Julie Rivera holding her Ruth Bader Ginsburg print
Photo by Isabella Dellolio

About the Artist

Julie Rivera is inspired by the meditative practice of woodcut printmaking. She began her career in New York, working as a teaching artist with the Studio in a School Association, the Museum of Modern Art, and the Lincoln Center Institute. Rivera earned her MFA in Painting from Pratt Institute and her BFA in Printmaking from the University of Massachusetts, Amherst. She is a New York Foundation for the Arts Fellowship recipient in Drawing and received grants from the New York Foundation of the Arts, the National Endowment of the Arts, and the Massachusetts Cultural Council.
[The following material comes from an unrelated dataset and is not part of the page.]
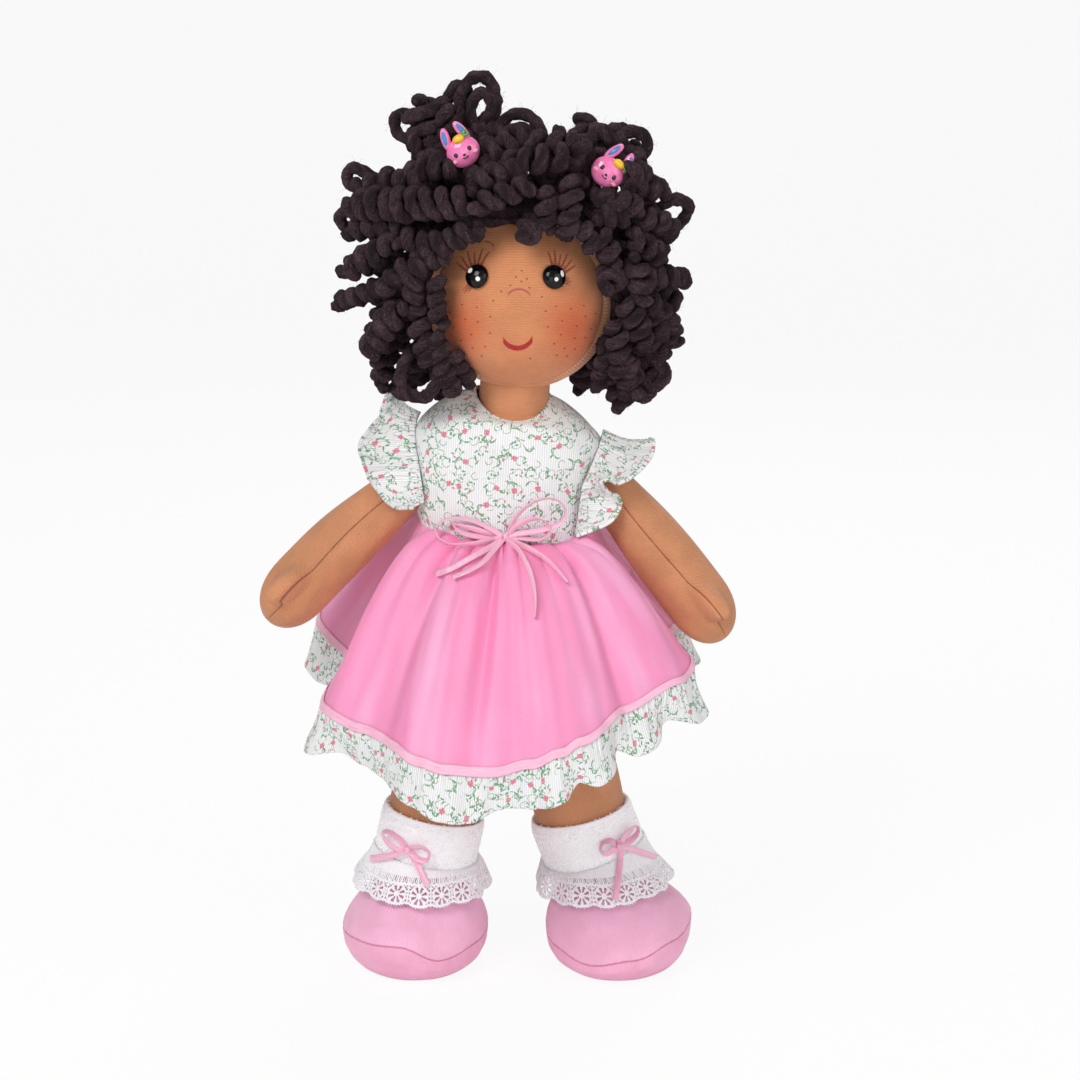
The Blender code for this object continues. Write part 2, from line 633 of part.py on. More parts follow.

Rivera is a Leverett-based artist. She teaches printmaking at Smith College and at Zea Mays Printmaking in Florence, MA.

About the Poet

Rebecca Hart Olander is a poet, teacher, and editor based in Western Massachusetts. She is the editor and director of Perugia Press and has published collections of poems including Uncertain Acrobats (CavanKerry Press, 2021).

About the Poet

joj grew up nomadic in the high south and southeastern United States convinced by movies, TV shows and glossy perfume ads that France and the French language held magical, transformative powers. They write memoir, flash, poetry and essay. Their work has appeared in Yes!, Parents, Insider, and Matador Network. A collector of unused graduate degrees and crippling student loans, they live with their partner and four children in southern France.